> [PROBLEM DESCRIPTION]:
Your task is to copy every line of this material exactly.
— START OF AVAILABLE DATA —
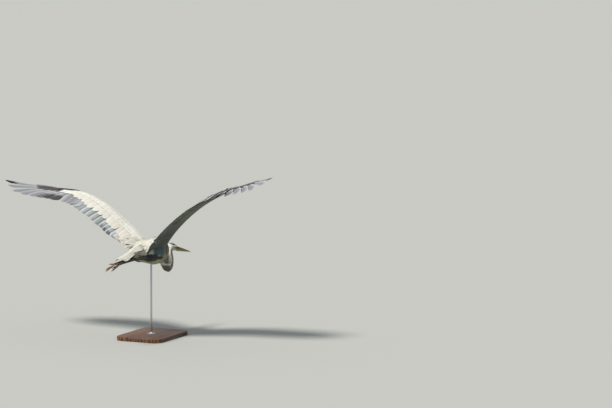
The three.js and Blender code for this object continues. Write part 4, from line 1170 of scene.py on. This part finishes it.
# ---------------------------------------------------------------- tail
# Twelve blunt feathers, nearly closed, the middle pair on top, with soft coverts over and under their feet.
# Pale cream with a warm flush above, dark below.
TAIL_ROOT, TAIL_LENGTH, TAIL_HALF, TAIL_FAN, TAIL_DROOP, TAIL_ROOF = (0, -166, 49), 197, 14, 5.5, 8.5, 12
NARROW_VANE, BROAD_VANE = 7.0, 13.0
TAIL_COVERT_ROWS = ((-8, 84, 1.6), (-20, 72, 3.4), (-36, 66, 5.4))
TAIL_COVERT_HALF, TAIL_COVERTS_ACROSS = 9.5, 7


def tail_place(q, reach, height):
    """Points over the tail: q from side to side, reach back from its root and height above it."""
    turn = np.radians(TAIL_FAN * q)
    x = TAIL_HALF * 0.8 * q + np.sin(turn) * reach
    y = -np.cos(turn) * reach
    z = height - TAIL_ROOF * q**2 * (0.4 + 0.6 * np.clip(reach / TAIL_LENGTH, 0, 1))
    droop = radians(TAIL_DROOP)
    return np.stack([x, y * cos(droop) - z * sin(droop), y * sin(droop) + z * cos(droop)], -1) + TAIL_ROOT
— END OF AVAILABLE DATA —
> [OUTPUT BELOW]:
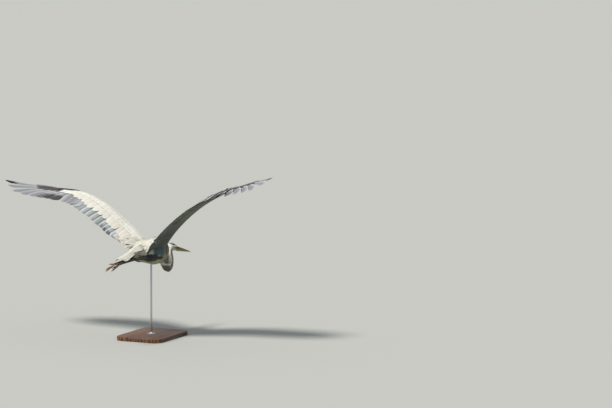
The three.js and Blender code for this object continues. Write part 4, from line 1170 of scene.py on. This part finishes it.
# ---------------------------------------------------------------- tail
# Twelve blunt feathers, nearly closed, the middle pair on top, with soft coverts over and under their feet.
# Pale cream with a warm flush above, dark below.
TAIL_ROOT, TAIL_LENGTH, TAIL_HALF, TAIL_FAN, TAIL_DROOP, TAIL_ROOF = (0, -166, 49), 197, 14, 5.5, 8.5, 12
NARROW_VANE, BROAD_VANE = 7.0, 13.0
TAIL_COVERT_ROWS = ((-8, 84, 1.6), (-20, 72, 3.4), (-36, 66, 5.4))
TAIL_COVERT_HALF, TAIL_COVERTS_ACROSS = 9.5, 7


def tail_place(q, reach, height):
    """Points over the tail: q from side to side, reach back from its root and height above it."""
    turn = np.radians(TAIL_FAN * q)
    x = TAIL_HALF * 0.8 * q + np.sin(turn) * reach
    y = -np.cos(turn) * reach
    z = height - TAIL_ROOF * q**2 * (0.4 + 0.6 * np.clip(reach / TAIL_LENGTH, 0, 1))
    droop = radians(TAIL_DROOP)
    return np.stack([x, y * cos(droop) - z * sin(droop), y * sin(droop) + z * cos(droop)], -1) + TAIL_ROOT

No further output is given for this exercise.